- _Written request_: Starting from the line that contains "hinge_plates_3_right();", copy every line exactly until the line that contains "return math.cos(a), math.sin(a)", which is also included.

- _Given data_:
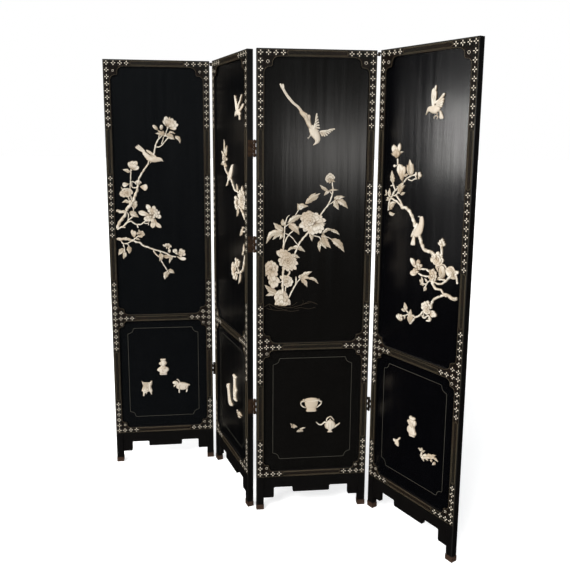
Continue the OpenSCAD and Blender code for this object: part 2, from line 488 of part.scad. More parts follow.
module carvings_leaf_4() {
    // flying bird
    figure([[234, 1600], [244, 1616], [252, 1628], [266, 1632], [258, 1646], [264, 1674], [277, 1695], [280, 1672], [279, 1646], [292, 1646], [304, 1656], [316, 1668], [314, 1648], [312, 1634], [297, 1621], [300, 1608], [314, 1584], [300, 1582], [290, 1602], [282, 1602], [284, 1586], [274, 1588], [270, 1604], [256, 1608], [246, 1610]]);
    // magnolia branch
    figure([[68, 1463], [74, 1470], [70, 1482], [78, 1494], [89, 1495], [97, 1489], [106, 1500], [118, 1503], [121, 1488], [115, 1478], [129, 1473], [112, 1469], [110, 1458], [104, 1446], [95, 1447], [84, 1458]]);
    twig([[102, 1452], [105, 1426]], 7, 7);
    twig([[88, 1420], [98, 1424], [112, 1424]], 8, 5);
    bloom(87, 1420, 8, 5, 0);
    leaflet(124, 1364, 106, 1428, 40);
    leaflet(130, 1376, 138, 1418, 24);
    leaflet(170, 1390, 162, 1446, 38);
    bloom(151, 1392, 10, 5, 0);
    twig([[136, 1362], [150, 1376], [168, 1386], [192, 1394], [212, 1394]], 6, 5);
    twig([[160, 1380], [176, 1373], [200, 1380]], 5, 5);
    leaflet(202, 1376, 198, 1404, 10);
    leaflet(210, 1380, 224, 1404, 17);
    leaflet(80, 1358, 72, 1403, 26);
    twig([[79, 1362], [88, 1346], [97, 1332], [84, 1312], [76, 1300]], 6, 8);
    leaflet(106, 1322, 142, 1368, 36);
    leaflet(122, 1342, 100, 1350, 10);
    bloom(136, 1325, 9, 5, 0);
    twig([[97, 1326], [114, 1306], [130, 1290], [140, 1272]], 7, 8);
    twig([[74, 1304], [98, 1298], [122, 1284], [142, 1270]], 7, 8);
    twig([[136, 1272], [156, 1274], [170, 1267], [182, 1250], [192, 1230], [204, 1208]], 10, 13);
    leaflet(68, 1300, 66, 1336, 18);
    leaflet(58, 1308, 78, 1322, 10);
    leaflet(50, 1308, 44, 1332, 12);
    twig([[74, 1302], [66, 1296], [64, 1268], [64, 1252]], 6, 6);
    bloom(57, 1295, 7, 5, 0);
    leaflet(62, 1252, 99, 1291, 22);
    leaflet(66, 1242, 96, 1248, 18);
    // perched bird
    figure([[188, 1140], [206, 1143], [203, 1158], [206, 1175], [217, 1174], [231, 1181], [241, 1196], [246, 1216], [243, 1240], [232, 1250], [222, 1247], [224, 1232], [220, 1222], [206, 1218], [197, 1200], [186, 1172], [191, 1162]]);
    twig([[226, 1190], [235, 1166], [245, 1147], [256, 1131], [280, 1131], [304, 1118]], 11, 11);
    bloom(317, 1108, 33, 8, 0);
    twig([[334, 1130], [336, 1152], [337, 1166]], 8, 5);
    bloom(337, 1170, 13, 5, 30);
    leaflet(312, 1090, 326, 1058, 14);
    // hen-like bird
    figure([[322, 1070], [330, 1088], [344, 1096], [356, 1092], [372, 1092], [386, 1092], [397, 1080], [403, 1074], [412, 1072], [416, 1040], [406, 1052], [392, 1052], [378, 1066], [372, 1064], [374, 1052], [358, 1048], [352, 1034], [336, 1032], [326, 1046]]);
    twig([[312, 1024], [330, 1020], [350, 1024], [372, 1038], [388, 1056]], 6, 7);
    leaflet(216, 1062, 186, 1092, 20);
    bloom(232, 1072, 19, 6, 0);
    leaflet(242, 1058, 188, 1036, 24);
    twig([[236, 1054], [262, 1060], [286, 1056]], 8, 8);
    twig([[228, 1042], [258, 1036], [286, 1044]], 6, 7);
    bloom(297, 1044, 25, 7, 0);
    twig([[288, 1032], [276, 1020], [268, 1004], [264, 988]], 5, 5);
    leaflet(258, 1006, 240, 1030, 20);
    leaflet(272, 1010, 258, 984, 12);
    leaflet(276, 1018, 262, 1028, 9);
    twig([[304, 1024], [312, 1008], [340, 1004], [354, 993], [376, 993], [396, 984], [416, 988]], 8, 11);
    twig([[356, 992], [338, 976], [316, 966], [304, 948], [298, 922]], 9, 9);
    bloom(280, 924, 27, 8, 0);
    leaflet(292, 912, 326, 906, 22);
    leaflet(284, 898, 294, 876, 16);
    leaflet(274, 900, 256, 884, 14);
    twig([[266, 908], [250, 893], [238, 884], [222, 876], [208, 858]], 7, 6);
    leaflet(198, 842, 197, 902, 28);
    twig([[218, 876], [192, 881], [170, 876], [152, 868]], 6, 5);
    leaflet(178, 888, 164, 920, 18);
    leaflet(176, 882, 152, 890, 11);
    leaflet(146, 840, 138, 874, 32);
    leaflet(168, 876, 166, 858, 8);
    // vase, small bird and sprig
    figure([[214, 486], [245, 486], [243, 473], [249, 468], [249, 456], [243, 448], [245, 438], [251, 424], [247, 412], [246, 404], [216, 404], [214, 412], [208, 420], [208, 436], [213, 448], [207, 457], [208, 466], [213, 473]]);
    figure([[132, 358], [144, 359], [152, 354], [164, 374], [170, 376], [159, 354], [166, 344], [161, 337], [148, 344], [138, 345]]);
    figure([[264, 376], [272, 383], [286, 382], [294, 373], [290, 362], [300, 356], [316, 359], [334, 374], [352, 380], [363, 360], [356, 358], [349, 366], [341, 359], [350, 350], [342, 336], [330, 347], [312, 345], [297, 332], [284, 340], [279, 355], [283, 363], [270, 368]]);
}

module hinge_screws(k) {
    if (k == 1) at_leaf(1) right_side() screws(1);
    if (k == 2) at_leaf(2) { screws(1); right_side() screws(2); }
    if (k == 3) at_leaf(3) { screws(2); right_side() screws(1); }
    if (k == 4) at_leaf(4) screws(1);
}

// ---- named pieces ----
module stile_left_1() { color(frame_colour) at_leaf(1) stile(0); }
module stile_right_1() { color(frame_colour) at_leaf(1) right_side() stile(1); }
module stile_left_2() { color(frame_colour) at_leaf(2) stile(1); }
module stile_right_2() { color(frame_colour) at_leaf(2) right_side() stile(2); }
module stile_left_3() { color(frame_colour) at_leaf(3) stile(2); }
module stile_right_3() { color(frame_colour) at_leaf(3) right_side() stile(1); }
module stile_left_4() { color(frame_colour) at_leaf(4) stile(1); }
module stile_right_4() { color(frame_colour) at_leaf(4) right_side() stile(0); }
module top_rail(k) { color(frame_colour) at_leaf(k) rail(up_z1, top_rail_h, tenons[0], true, false, false); }
module middle_rail(k) { color(frame_colour) at_leaf(k) rail(lo_z1, mid_rail_h, tenons[1], true, true, false); }
module bottom_rail(k) { color(frame_colour) at_leaf(k) rail(low_rail_z, low_rail_h, tenons[2], false, true, true); }
module upper_panel(k) { color(panel_colour) at_leaf(k) panel(up_z0, up_z1); }
module lower_panel(k) { color(panel_colour) at_leaf(k) panel(lo_z0, lo_z1); }
module apron(k) { color(frame_colour) at_leaf(k) apron_board(); }
module corner_spandrels(k) { color(frame_colour) at_leaf(k) spandrels(); }
module foot_caps(k) { color(brass_colour) at_leaf(k) caps(); }
module carvings_1() { color(stone_colour) at_leaf(1) carvings_leaf_1(); }
module carvings_2() { color(stone_colour) at_leaf(2) lower_by(6) carvings_leaf_2(); }
module carvings_3() { color(stone_colour) at_leaf(3) lower_by(6) carvings_leaf_3(); }
module carvings_4() { color(stone_colour) at_leaf(4) lower_by(13) carvings_leaf_4(); }
module hinge_plates_1_right() { color(brass_colour) at_leaf(1) right_side() plate(1, true); }
module hinge_plates_2_left() { color(brass_colour) at_leaf(2) plate(1, false); }
module hinge_plates_2_right() { color(brass_colour) at_leaf(2) right_side() plate(2, true); }
module hinge_plates_3_left() { color(brass_colour) at_leaf(3) plate(2, false); }
module hinge_plates_3_right() { color(brass_colour) at_leaf(3) right_side() plate(1, false); }
module hinge_plates_4_left() { color(brass_colour) at_leaf(4) plate(1, true); }
module hinge_pins_1_2() { color(brass_colour) at_leaf(2) pins(1); }
module hinge_pins_2_3() { color(brass_colour) at_leaf(3) pins(2); }
module hinge_pins_3_4() { color(brass_colour) at_leaf(3) right_side() pins(1); }

stile_left_1();
stile_right_1();
top_rail(1);  // top_rail_1
middle_rail(1);  // middle_rail_1
bottom_rail(1);  // bottom_rail_1
upper_panel(1);  // upper_panel_1
lower_panel(1);  // lower_panel_1
apron(1);  // apron_1
corner_spandrels(1);  // corner_spandrels_1
foot_caps(1);  // foot_caps_1
carvings_1();
stile_left_2();
stile_right_2();
top_rail(2);  // top_rail_2
middle_rail(2);  // middle_rail_2
bottom_rail(2);  // bottom_rail_2
upper_panel(2);  // upper_panel_2
lower_panel(2);  // lower_panel_2
apron(2);  // apron_2
corner_spandrels(2);  // corner_spandrels_2
foot_caps(2);  // foot_caps_2
carvings_2();
stile_left_3();
stile_right_3();
top_rail(3);  // top_rail_3
middle_rail(3);  // middle_rail_3
bottom_rail(3);  // bottom_rail_3
upper_panel(3);  // upper_panel_3
lower_panel(3);  // lower_panel_3
apron(3);  // apron_3
corner_spandrels(3);  // corner_spandrels_3
foot_caps(3);  // foot_caps_3
carvings_3();
stile_left_4();
stile_right_4();
top_rail(4);  // top_rail_4
middle_rail(4);  // middle_rail_4
bottom_rail(4);  // bottom_rail_4
upper_panel(4);  // upper_panel_4
lower_panel(4);  // lower_panel_4
apron(4);  // apron_4
corner_spandrels(4);  // corner_spandrels_4
foot_caps(4);  // foot_caps_4
carvings_4();
hinge_plates_1_right();
hinge_plates_2_left();
hinge_plates_2_right();
hinge_plates_3_left();
hinge_plates_3_right();
hinge_plates_4_left();
hinge_pins_1_2();
hinge_pins_2_3();
hinge_pins_3_4();
color(brass_colour) hinge_screws(1);  // hinge_screws_1
color(brass_colour) hinge_screws(2);  // hinge_screws_2
color(brass_colour) hinge_screws(3);  // hinge_screws_3
color(brass_colour) hinge_screws(4);  // hinge_screws_4
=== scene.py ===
import math

import bmesh
import bpy
from mathutils import Matrix, Vector
from mathutils.geometry import delaunay_2d_cdt

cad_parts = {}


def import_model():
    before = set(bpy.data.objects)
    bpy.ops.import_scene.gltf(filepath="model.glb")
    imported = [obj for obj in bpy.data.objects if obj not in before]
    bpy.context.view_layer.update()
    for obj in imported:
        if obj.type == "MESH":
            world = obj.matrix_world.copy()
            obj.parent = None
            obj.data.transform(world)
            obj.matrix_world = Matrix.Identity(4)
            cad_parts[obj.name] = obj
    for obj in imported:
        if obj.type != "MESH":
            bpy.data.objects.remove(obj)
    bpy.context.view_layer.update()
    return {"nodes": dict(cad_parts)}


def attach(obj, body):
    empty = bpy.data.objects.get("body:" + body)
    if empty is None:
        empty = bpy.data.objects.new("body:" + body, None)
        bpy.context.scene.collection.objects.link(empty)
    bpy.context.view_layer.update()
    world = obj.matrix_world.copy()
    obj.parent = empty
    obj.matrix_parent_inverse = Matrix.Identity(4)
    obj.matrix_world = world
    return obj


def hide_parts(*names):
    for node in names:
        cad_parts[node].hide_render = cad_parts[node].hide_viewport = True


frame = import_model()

# ---------------------------------------------------------------- the four leaves
# Leaf frame in mm: x along the leaf from its left edge, y from the front face to
# the back, z up. The plan of the zig-zag is built the same way as the frame's.
W, T, H = 450.0, 24.0, 1830.0
STILE, RECESS = 30.0, 7.0
UP_Z0, UP_Z1 = 711.0, 1800.0
LO_Z0, LO_Z1 = 168.0, 678.0
PIN_OUT, PIN_PROUD, CAP = 6.0, 3.0, 0.8


def along(a):
    a = math.radians(a)
    return math.cos(a), math.sin(a)


def ahead(a):
    a = math.radians(a)
    return math.sin(a), -math.cos(a)


def plus(p, v, k):
    return p[0] + v[0] * k, p[1] + v[1] * k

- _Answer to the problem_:
hinge_plates_3_right();
hinge_plates_4_left();
hinge_pins_1_2();
hinge_pins_2_3();
hinge_pins_3_4();
color(brass_colour) hinge_screws(1);  // hinge_screws_1
color(brass_colour) hinge_screws(2);  // hinge_screws_2
color(brass_colour) hinge_screws(3);  // hinge_screws_3
color(brass_colour) hinge_screws(4);  // hinge_screws_4
=== scene.py ===
import math

import bmesh
import bpy
from mathutils import Matrix, Vector
from mathutils.geometry import delaunay_2d_cdt

cad_parts = {}


def import_model():
    before = set(bpy.data.objects)
    bpy.ops.import_scene.gltf(filepath="model.glb")
    imported = [obj for obj in bpy.data.objects if obj not in before]
    bpy.context.view_layer.update()
    for obj in imported:
        if obj.type == "MESH":
            world = obj.matrix_world.copy()
            obj.parent = None
            obj.data.transform(world)
            obj.matrix_world = Matrix.Identity(4)
            cad_parts[obj.name] = obj
    for obj in imported:
        if obj.type != "MESH":
            bpy.data.objects.remove(obj)
    bpy.context.view_layer.update()
    return {"nodes": dict(cad_parts)}


def attach(obj, body):
    empty = bpy.data.objects.get("body:" + body)
    if empty is None:
        empty = bpy.data.objects.new("body:" + body, None)
        bpy.context.scene.collection.objects.link(empty)
    bpy.context.view_layer.update()
    world = obj.matrix_world.copy()
    obj.parent = empty
    obj.matrix_parent_inverse = Matrix.Identity(4)
    obj.matrix_world = world
    return obj


def hide_parts(*names):
    for node in names:
        cad_parts[node].hide_render = cad_parts[node].hide_viewport = True


frame = import_model()

# ---------------------------------------------------------------- the four leaves
# Leaf frame in mm: x along the leaf from its left edge, y from the front face to
# the back, z up. The plan of the zig-zag is built the same way as the frame's.
W, T, H = 450.0, 24.0, 1830.0
STILE, RECESS = 30.0, 7.0
UP_Z0, UP_Z1 = 711.0, 1800.0
LO_Z0, LO_Z1 = 168.0, 678.0
PIN_OUT, PIN_PROUD, CAP = 6.0, 3.0, 0.8


def along(a):
    a = math.radians(a)
    return math.cos(a), math.sin(a)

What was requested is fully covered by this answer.